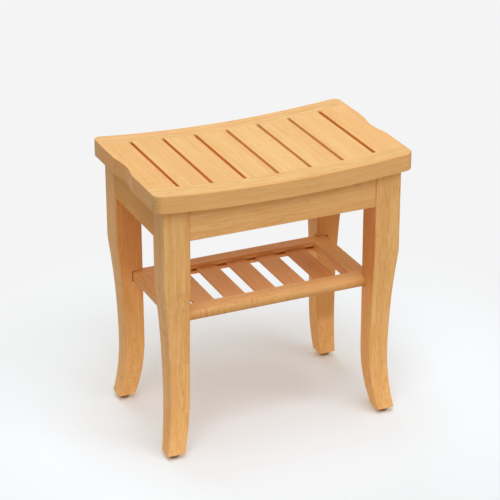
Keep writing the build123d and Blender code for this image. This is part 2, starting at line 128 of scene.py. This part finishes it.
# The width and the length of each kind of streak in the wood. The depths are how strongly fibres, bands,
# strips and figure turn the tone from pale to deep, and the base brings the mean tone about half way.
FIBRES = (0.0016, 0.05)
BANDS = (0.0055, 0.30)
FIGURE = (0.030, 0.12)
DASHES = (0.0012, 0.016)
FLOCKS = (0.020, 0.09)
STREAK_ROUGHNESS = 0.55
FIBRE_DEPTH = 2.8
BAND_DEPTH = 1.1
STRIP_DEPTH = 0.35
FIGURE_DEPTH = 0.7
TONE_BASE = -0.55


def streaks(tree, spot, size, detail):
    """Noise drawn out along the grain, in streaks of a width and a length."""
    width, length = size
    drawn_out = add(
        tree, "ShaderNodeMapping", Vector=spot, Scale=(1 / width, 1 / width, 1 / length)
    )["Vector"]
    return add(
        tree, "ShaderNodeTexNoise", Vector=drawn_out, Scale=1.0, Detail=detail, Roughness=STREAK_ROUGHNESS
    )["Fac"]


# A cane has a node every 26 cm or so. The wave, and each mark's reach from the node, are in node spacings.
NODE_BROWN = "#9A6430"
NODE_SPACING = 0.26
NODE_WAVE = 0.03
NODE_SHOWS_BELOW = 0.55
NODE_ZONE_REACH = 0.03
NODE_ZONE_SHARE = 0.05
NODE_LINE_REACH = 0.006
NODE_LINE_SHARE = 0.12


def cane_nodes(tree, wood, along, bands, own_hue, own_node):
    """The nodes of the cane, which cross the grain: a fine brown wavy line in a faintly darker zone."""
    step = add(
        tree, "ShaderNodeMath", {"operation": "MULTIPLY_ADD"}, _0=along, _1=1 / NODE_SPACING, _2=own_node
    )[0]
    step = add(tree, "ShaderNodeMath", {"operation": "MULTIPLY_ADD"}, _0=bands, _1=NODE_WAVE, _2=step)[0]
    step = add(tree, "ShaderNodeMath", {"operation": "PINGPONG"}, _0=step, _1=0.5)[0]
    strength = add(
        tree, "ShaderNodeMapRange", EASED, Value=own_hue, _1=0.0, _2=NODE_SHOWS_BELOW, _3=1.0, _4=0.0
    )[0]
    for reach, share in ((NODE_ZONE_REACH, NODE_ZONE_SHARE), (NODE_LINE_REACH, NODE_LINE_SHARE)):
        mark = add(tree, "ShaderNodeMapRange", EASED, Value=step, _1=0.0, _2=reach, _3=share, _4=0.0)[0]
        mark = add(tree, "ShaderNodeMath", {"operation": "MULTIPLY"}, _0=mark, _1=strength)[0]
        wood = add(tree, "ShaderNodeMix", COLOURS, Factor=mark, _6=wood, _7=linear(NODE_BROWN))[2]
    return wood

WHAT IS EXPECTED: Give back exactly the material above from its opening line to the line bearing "TONE_BASE = -0.55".

RESULT OF THE TASK:
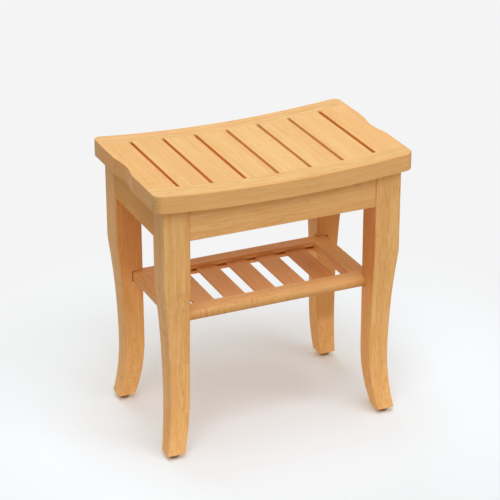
Keep writing the build123d and Blender code for this image. This is part 2, starting at line 128 of scene.py. This part finishes it.
# The width and the length of each kind of streak in the wood. The depths are how strongly fibres, bands,
# strips and figure turn the tone from pale to deep, and the base brings the mean tone about half way.
FIBRES = (0.0016, 0.05)
BANDS = (0.0055, 0.30)
FIGURE = (0.030, 0.12)
DASHES = (0.0012, 0.016)
FLOCKS = (0.020, 0.09)
STREAK_ROUGHNESS = 0.55
FIBRE_DEPTH = 2.8
BAND_DEPTH = 1.1
STRIP_DEPTH = 0.35
FIGURE_DEPTH = 0.7
TONE_BASE = -0.55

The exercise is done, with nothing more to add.